Originally published: June 9, 2012
Last updated: June 9, 2012 - 12:50pm
Switzerland’s highest court upheld Google’s basic right to document residential street fronts with its Street View technology, but imposed some limitations on the kinds of images the company can take.
The ruling leaves the service legally intact in Switzerland, which has some of the strictest privacy safeguards in the world. Swiss regulators and Google both said they were pleased with the decision. The Swiss ruling did not involve the collection of private Internet data but focused on the conditions for Street View cars to photograph the country’s streets. In its ruling, the Swiss Federal Supreme Court, the Bundesgericht, said Google did not have to guarantee 100 percent blurring of the faces of pedestrians, auto license plates and other identifying markers captured by Google’s Street View cars; 99 percent would be acceptable. The company, based in Mountain View, Calif., says its technology blurs faces and license plates in 99 percent of cases.
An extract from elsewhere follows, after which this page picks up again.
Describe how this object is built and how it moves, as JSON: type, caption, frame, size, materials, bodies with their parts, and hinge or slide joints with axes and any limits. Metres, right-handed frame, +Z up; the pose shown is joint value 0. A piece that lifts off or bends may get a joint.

While the Swiss court sided with Google on the adequacy of its digital pixilation methods, the panel upheld several conditions demanded by the national regulator. Those conditions would require Google to lower the height of its Street View cameras so they would not peer over garden walls and hedges, to completely blur out sensitive facilities like women’s shelters, prisons, retirement homes and schools, and to advise communities in advance of scheduled tapings.